The inquiry led by LeBlanc ran hearings from fall 2018 through last summer looking into cost and schedule overruns of the $12.7-billion dam on Labrador’s Lower Churchill River.

The report was presented to the provincial government March 5 and reviewed by government lawyers before its public release.

The 824 megawatt hydroelectric dam will eventually send power to Newfoundland and later Nova Scotia through subsea cables. The megaproject’s costs have essentially doubled since it was sanctioned in 2012 under a previous Progressive Conservative government.

It now accounts for about a third of the Newfoundland and Labrador’s considerable debt and has been referred to as a “boondoggle” by Nalcor’s current CEO, and the province’s “biggest fiscal mistake” by its current premier.

It’s set to produce more power than the province needs and its financial structure, which Ottawa has agreed to reconfigure, would leave electricity ratepayers to pay for the extra costs through their monthly bills.

In his report, LeBlanc concluded that the business case, which assumed the Muskrat Falls project was the lowest-cost power option for residents, was “questionable.” He wrote that the project’s economics were not sufficiently tested and that Nalcor failed to consider all potentially viable power options.

LeBlanc laid significant blame at the feet of former Nalcor CEO Ed Martin, naming him and other executives as taking “unprincipled steps to help secure project sanction,” including concealing information that could undermine the business case to the public and government.

These actions included “deliberately” not obtaining a risk report prepared by consulting firm SNC-Lavalin in 2013 which added a possible $2.4 billion to Nalcor’s risk calculations, though LeBlanc wrote “it is clear that Nalcor knew of its existence.”

LeBlanc wrote that Martin fostered a culture of superiority within the project’s inexperienced senior management team, which regularly ignored the advice of more knowledgeable individuals, and that executives took advantage of government officials’ lack of knowledge about hydro projects.

He wrote that there is “no doubt” Martin in particular “must be faulted for intentionally failing to disclose … relevant information on costs, schedule, and risk” and that the government itself must be faulted for failing to apply proper oversight.

He also wrote that government and Nalcor officials failed to research well-known risks related to megaproject cost and schedule runs, writing that “their failure to do this is indefensible.”

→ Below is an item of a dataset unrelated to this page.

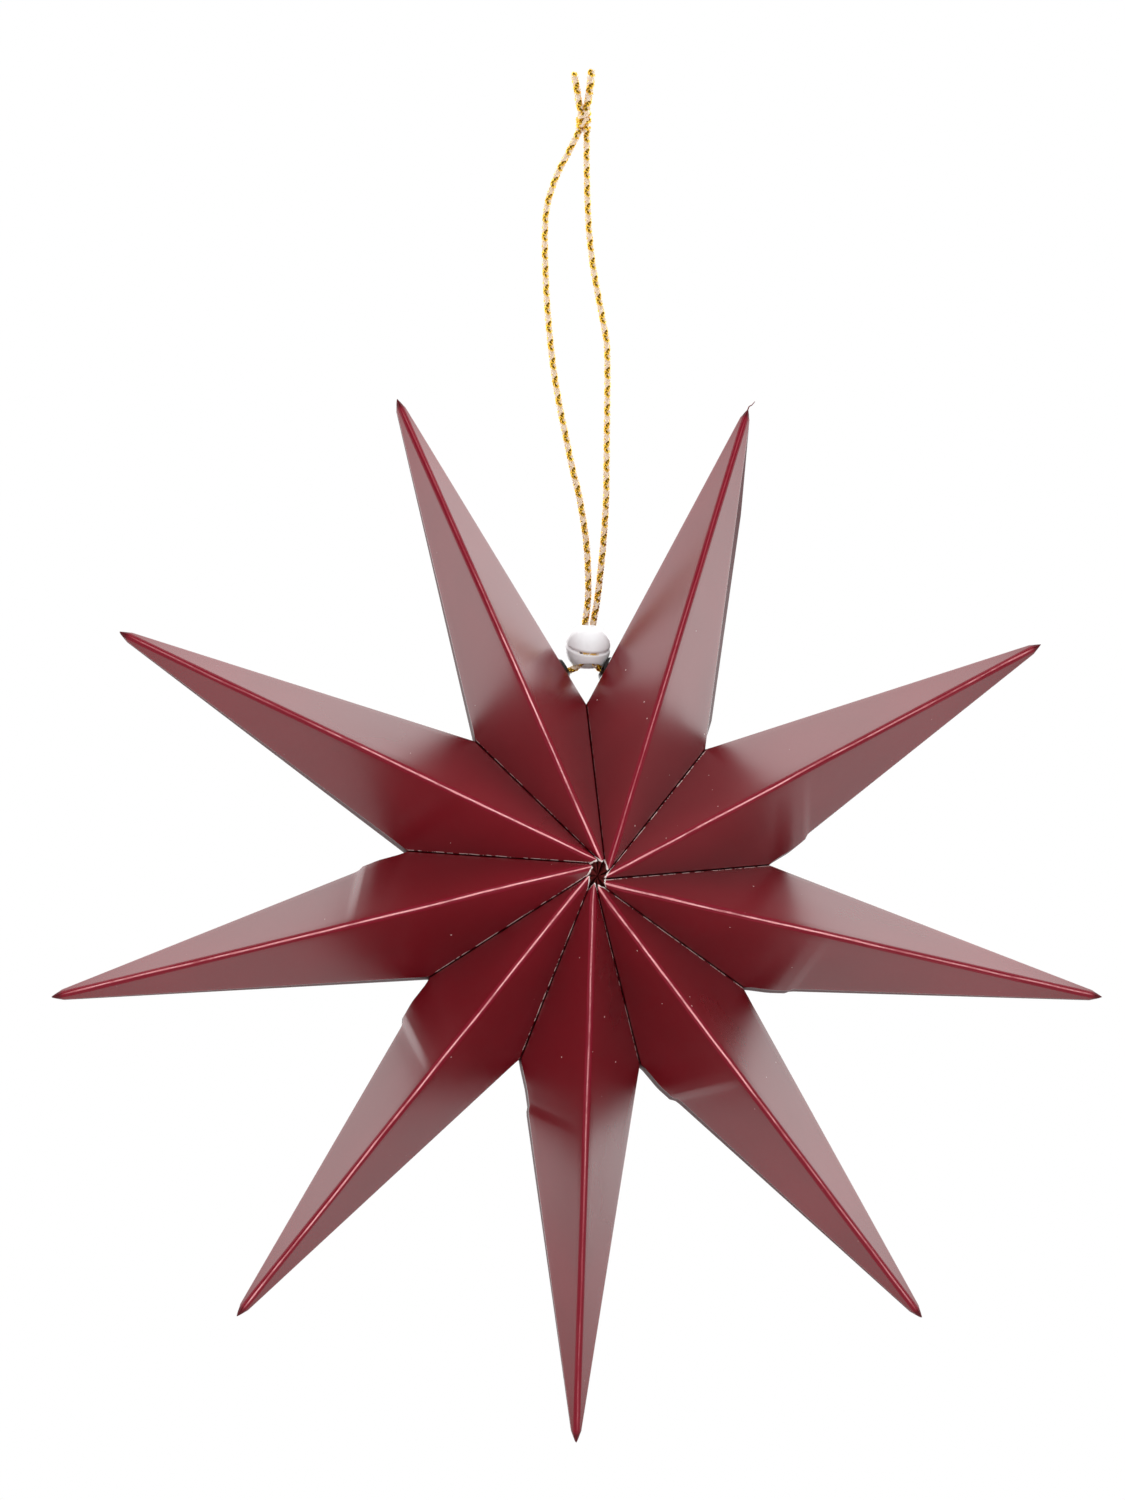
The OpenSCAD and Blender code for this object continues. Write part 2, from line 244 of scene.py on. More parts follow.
def add_fold(s, colour, fine):
    """A dark band along the fold, and on it a painted highlight line and in places a thin second
    one.
    Returns the colour and the band."""
    ridge = s.attribute("ridge")
    slow = s.noise(55.0)
    middle = s.sway(slow, CREST_SWAY)
    before_tip = s.ramp(s.attribute("run"), *CREST_STOP)
    band = s.ramp(s.math("ABSOLUTE", ridge), *BAND_FADE)
    colour = s.mix(band, colour, FOLD_DARK)

    # Painted highlight along the crest, broken up and uneven in strength, with a near-white glint
    # in its middle
    apart = s.math("ADD", s.distance(ridge, middle), s.sway(fine, CREST_FRAY))
    wear_and_highlight = s.ramp(s.noise(160.0, detail=3.0, roughness=0.6), 0.34, 0.56, 0.35, 1.0)
    bright = s.times(wear_and_highlight, s.attribute("bright"))
    glint = s.times(bright, s.ramp(apart, *GLINT_FADE), s.ramp(fine, 0.42, 0.6))
    pink = s.mix(glint, s.mix(bright, CREST_HIGHLIGHT_ROSE, CREST_HIGHLIGHT_PINK), CREST_GLINT_WHITE)
    colour = s.mix(s.times(s.ramp(apart, *CREST_FADE), before_tip), colour, pink)

    # A thin second painted highlight beside the crest, in places
    beside = s.distance(ridge, s.math("ADD", middle, SECOND_LINE))
    second = s.times(s.ramp(beside, *SECOND_FADE), s.ramp(slow, 0.5, 0.56), before_tip)
    return s.mix(s.times(second, SECOND_SHARE), colour, CREST_HIGHLIGHT_ROSE), band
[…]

LeBlanc also determined that the government “did not act appropriately” or fairly with Indigenous people regarding environmental and health concerns related to the project, saying government and Nalcor’s actions created “an environment of mistrust” that led to protests, unrest and further delays.

“Even today, (the government) has failed to ensure that its commitments, and those of Nalcor, regarding environmental matters related to the project are being properly tracked, monitored and acted upon,” LeBlanc wrote.

He also critiqued the government for commissioning a report by Manitoba Hydro International that was “plainly and obviously improperly influenced and biased in favour of the project.” He called the report and the government’s involvement in restricting its scope a missed opportunity for comprehensive analysis ahead of sanctioning the project.

LeBlanc made 17 recommendations that included limiting the powers of Nalcor related to withholding information from government on legal or commercial grounds.

He also recommended the government should not undertake any project with a budget larger than $50 million without engaging with independent experts and providing “well-defined” oversight.

Other recommendations involved taking steps to ensure civil servants “are empowered to speak truth to politicians” and enacting “duty to document” legislation applying to government, Crown corporations and agencies within six months.